Catullo è poeta all’apparenza semplice, dotato di una capacità di tradurre in limpidezza anche i sentimenti più oscuri e confusi, ma è anche un poeta colto e raffinato, che non predilige le scelte facili, anzi che tende ad alludere con velata ma evidente sapienza anche quando lavora, e succede spesso, sui registri più bassi. È un poeta estremamente abile nell’uso degli strumenti tecnici, mosso dall’obiettivo di rinnovare profondamente la poesia latina, fino ad allora ancorata ai temi epici. Il suo canzoniere, come suggerisce Fo nell’introduzione, è “prestigiosamente multiforme”, cioè propone una quantità di scelte stilistiche differenziate, per metro e per tono. Fo dà conto di questa varietà adottando nella traduzione una serie differenziata di metri “barbari”, cioè trasportando nella ritmica e nella musicalità italiane il verso latino, operazione non semplice soprattutto se si vuole rendere ragione, come avviene felicemente in questo caso, della colta polimetria catulliana.

Il risultato è mirabile e suggestivo. Proprio accentuando i caratteri che fanno di Catullo un poeta figlio di un’epoca e quindi di una cultura e di un’espressione poetica a noi lontane, la rischiosa operazione di Alessandro Fo ci permette di riappropriarci del Catullo più vero e ci offre, in questo modo rigenerata, la parentela che ce lo fa simile.

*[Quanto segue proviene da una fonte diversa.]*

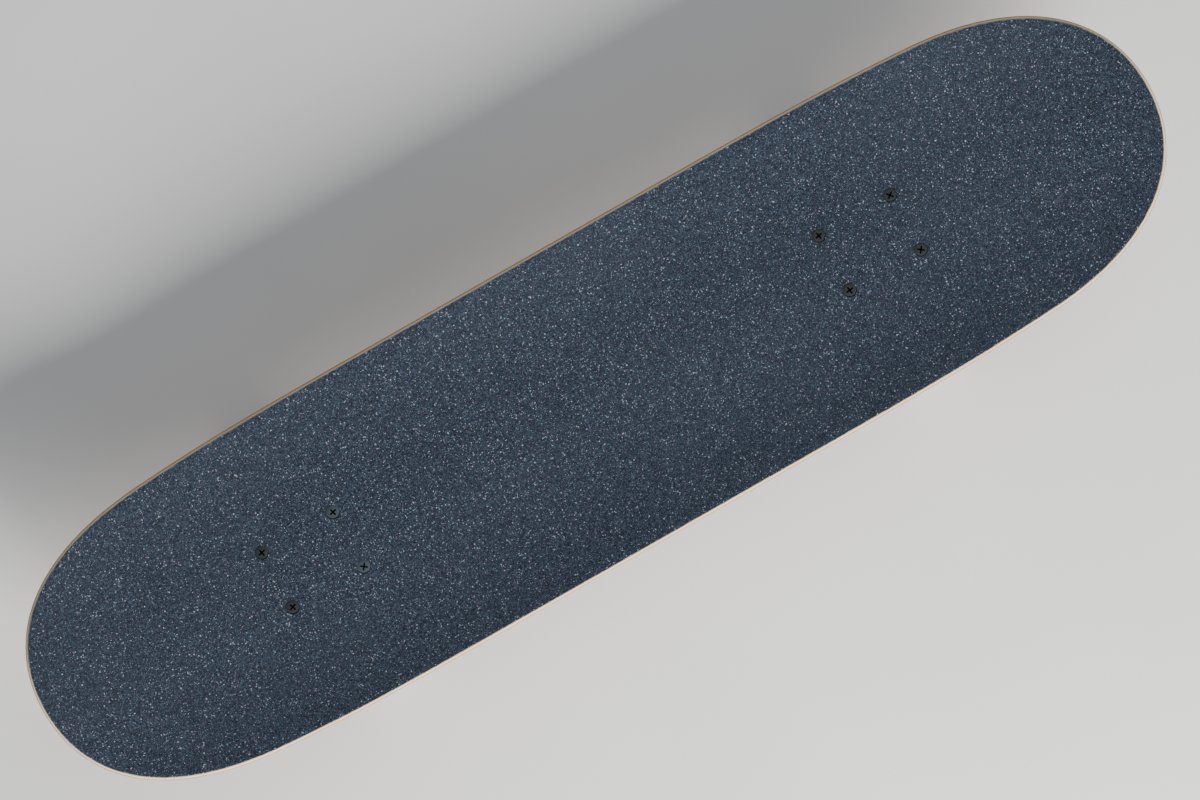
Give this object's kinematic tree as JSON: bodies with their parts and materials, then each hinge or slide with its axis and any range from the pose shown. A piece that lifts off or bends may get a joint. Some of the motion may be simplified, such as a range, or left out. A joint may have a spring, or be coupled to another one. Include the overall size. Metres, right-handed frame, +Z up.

I versi del veronese, disincrostati dalla patina di una tradizione che aveva schiacciato il linguaggio in modalità fin troppo ripetitive, sanno parlare con nuovo e inaspettato vigore alla nostra sensibilità di donne e uomini del terzo millennio.

Valga, a modo di esempio, il celeberrimo carme 5, che nella traduzione di Fo suona in questo modo:

Su viviamo, noi due, mia Lesbia e amiamo
e i mugugni dei vecchi troppo arcigni
tutti insieme stimiamoli uno spicciolo.
Solo i soli si spengono e ritornano.
Ma noi, spenta che sia la breve luce,
notte eterna e continua dormiremo.
Mille baci tu dammi, e quindi cento,
poi altri mille, e poi un’altra volta cento,
quindi fino a altri mille, quindi cento.
E poi, molte migliaia accumulatene,
stravolgiamole, un po’ per non saperne,
e un po’ contro il malocchio di un maligno
che il totale di tanti baci sappia.

È una poesia, quella di Catullo, che nasce dai due grandi tempi dell’amore (contrastato, fonte di gioia e sofferenza, per Lesbia) e dell’amicizia: poesia generata, nella maggior parte delle liriche da eventi occasionali, eppure capace di parlare a una miriade di generazioni future. Scrive Fo nella introduzione: «La poesia leggera di Catullo nasce per lo più a ridosso delle occasioni dei giorni, e programmaticamente le dà per conosciute dalla sua prima rosa di fruitori, lanciando nello stesso tempo – con garbata protervia – la sfida di riuscire a sopravvivere anche così, per forza di spumeggiante leggerezza, e di esiti comunque capaci di avvincere in futuro anche chi mancherà di alcuni pur importanti ragguagli».